What this task involves
Reproduce all of the data exactly, with no line skipped.

Provided material
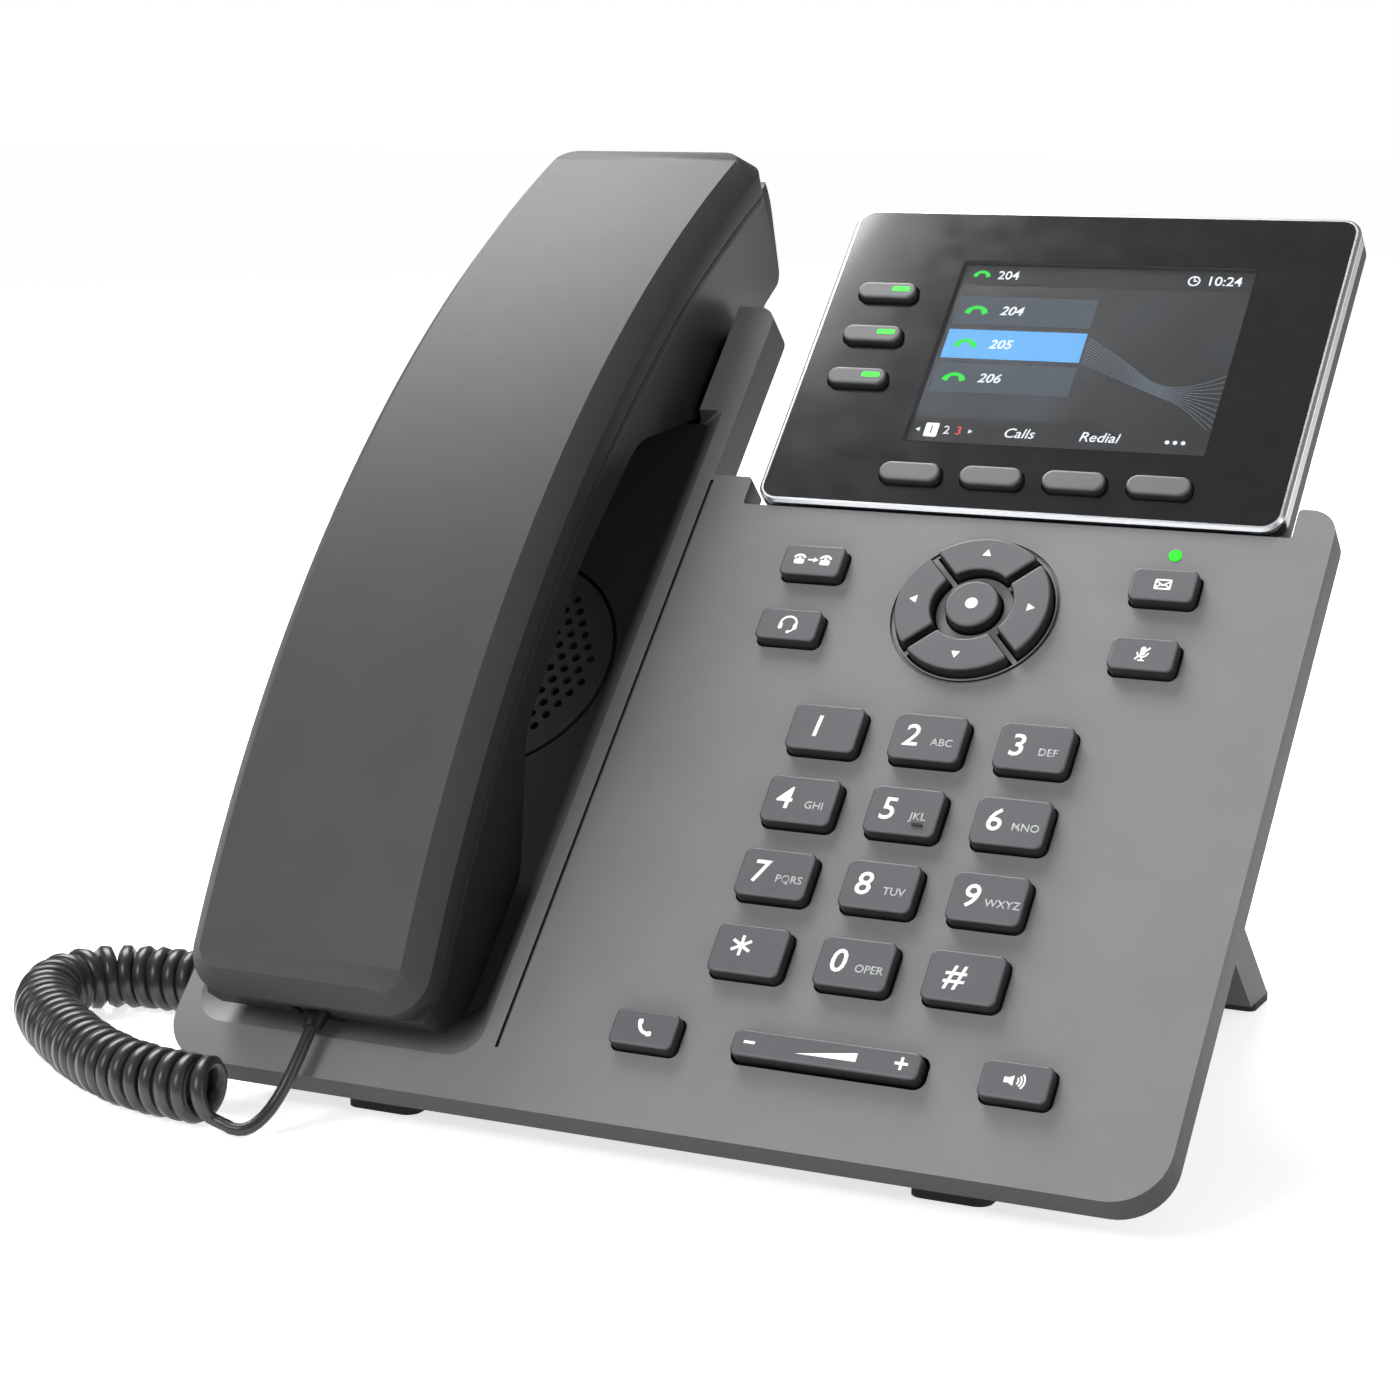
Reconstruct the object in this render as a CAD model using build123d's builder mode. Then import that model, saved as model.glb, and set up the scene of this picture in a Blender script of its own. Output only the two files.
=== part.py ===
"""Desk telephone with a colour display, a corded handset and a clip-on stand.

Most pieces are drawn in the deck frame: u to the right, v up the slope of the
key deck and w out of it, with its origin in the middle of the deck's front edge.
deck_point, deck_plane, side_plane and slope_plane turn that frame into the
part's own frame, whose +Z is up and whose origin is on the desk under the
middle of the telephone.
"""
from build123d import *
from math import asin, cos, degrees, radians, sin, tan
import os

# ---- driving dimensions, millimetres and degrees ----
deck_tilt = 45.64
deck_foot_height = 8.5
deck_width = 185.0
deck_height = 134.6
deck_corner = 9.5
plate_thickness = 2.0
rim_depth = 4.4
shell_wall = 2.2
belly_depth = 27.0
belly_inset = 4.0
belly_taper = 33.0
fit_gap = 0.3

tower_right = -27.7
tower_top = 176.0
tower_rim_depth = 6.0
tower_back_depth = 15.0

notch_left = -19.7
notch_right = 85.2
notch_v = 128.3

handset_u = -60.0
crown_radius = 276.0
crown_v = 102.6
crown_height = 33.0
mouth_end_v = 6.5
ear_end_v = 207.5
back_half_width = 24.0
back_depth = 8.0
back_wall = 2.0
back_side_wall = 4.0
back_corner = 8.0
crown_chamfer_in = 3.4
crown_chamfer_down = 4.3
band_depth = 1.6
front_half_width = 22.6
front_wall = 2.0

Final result
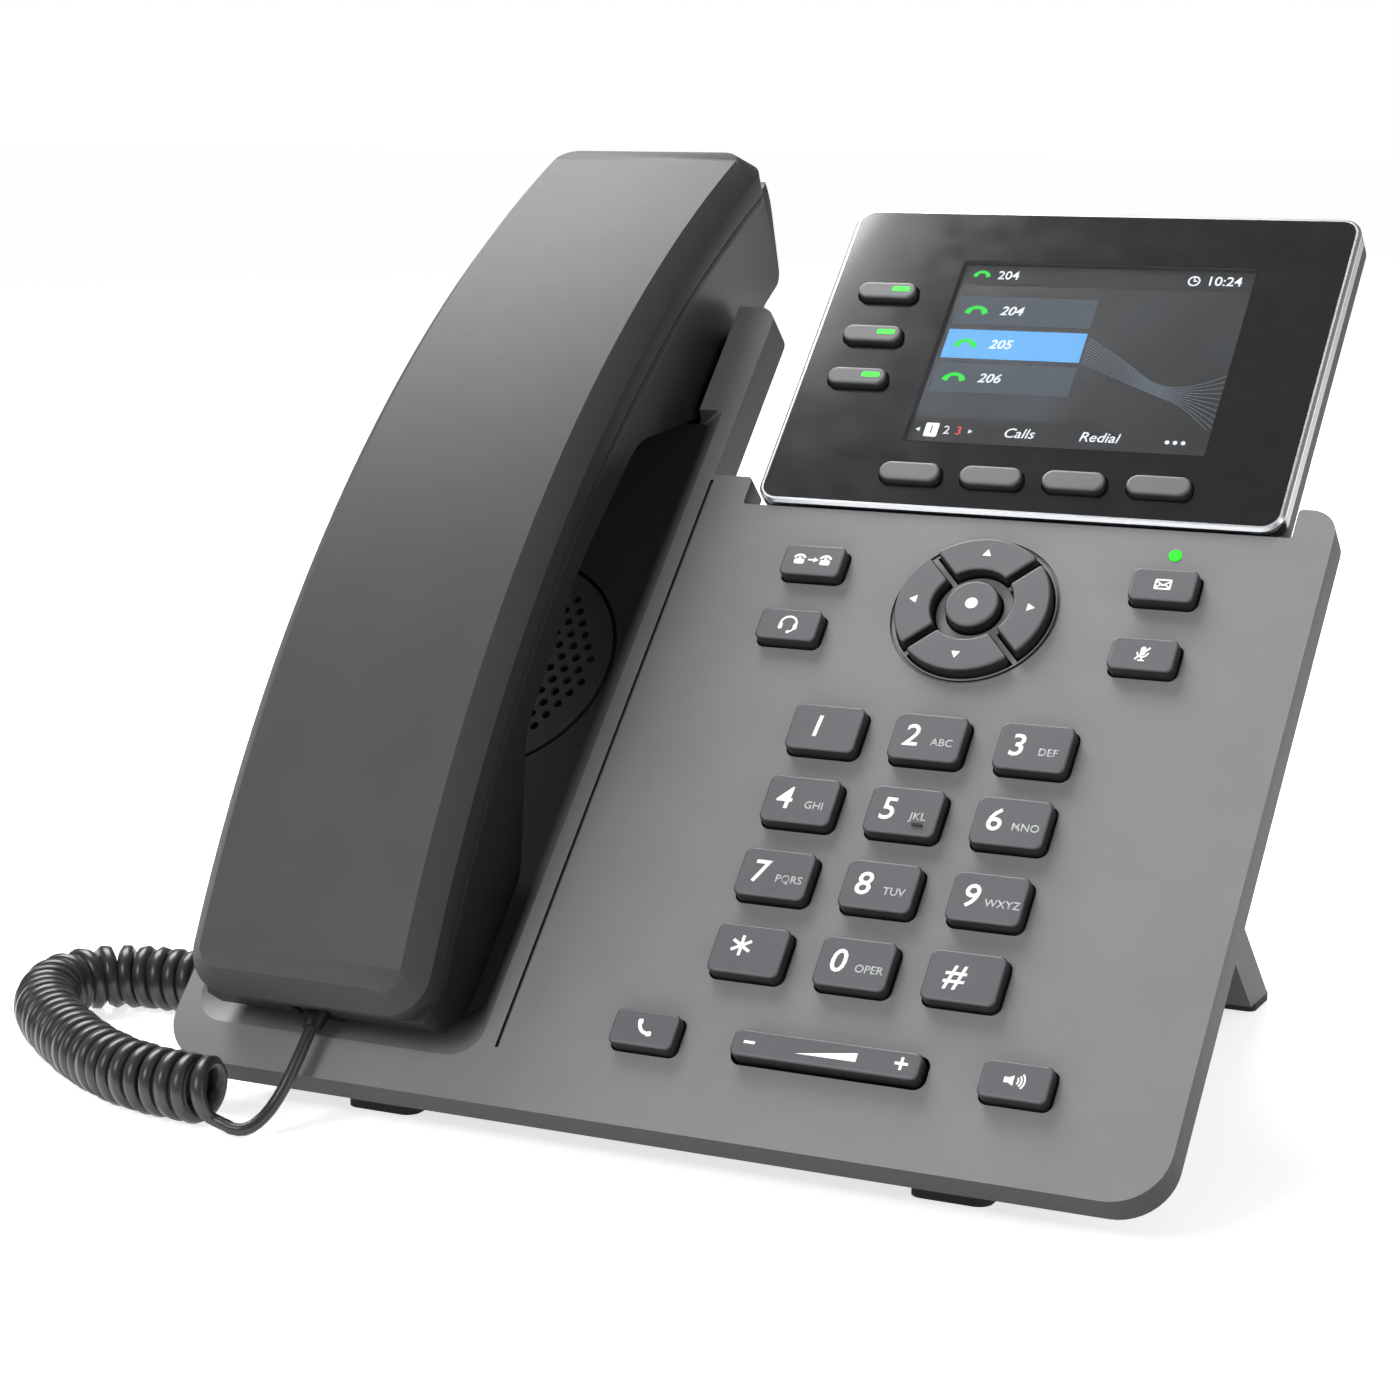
Reconstruct the object in this render as a CAD model using build123d's builder mode. Then import that model, saved as model.glb, and set up the scene of this picture in a Blender script of its own. Output only the two files.
=== part.py ===
"""Desk telephone with a colour display, a corded handset and a clip-on stand.

Most pieces are drawn in the deck frame: u to the right, v up the slope of the
key deck and w out of it, with its origin in the middle of the deck's front edge.
deck_point, deck_plane, side_plane and slope_plane turn that frame into the
part's own frame, whose +Z is up and whose origin is on the desk under the
middle of the telephone.
"""
from build123d import *
from math import asin, cos, degrees, radians, sin, tan
import os

# ---- driving dimensions, millimetres and degrees ----
deck_tilt = 45.64
deck_foot_height = 8.5
deck_width = 185.0
deck_height = 134.6
deck_corner = 9.5
plate_thickness = 2.0
rim_depth = 4.4
shell_wall = 2.2
belly_depth = 27.0
belly_inset = 4.0
belly_taper = 33.0
fit_gap = 0.3

tower_right = -27.7
tower_top = 176.0
tower_rim_depth = 6.0
tower_back_depth = 15.0

notch_left = -19.7
notch_right = 85.2
notch_v = 128.3

handset_u = -60.0
crown_radius = 276.0
crown_v = 102.6
crown_height = 33.0
mouth_end_v = 6.5
ear_end_v = 207.5
back_half_width = 24.0
back_depth = 8.0
back_wall = 2.0
back_side_wall = 4.0
back_corner = 8.0
crown_chamfer_in = 3.4
crown_chamfer_down = 4.3
band_depth = 1.6
front_half_width = 22.6
front_wall = 2.0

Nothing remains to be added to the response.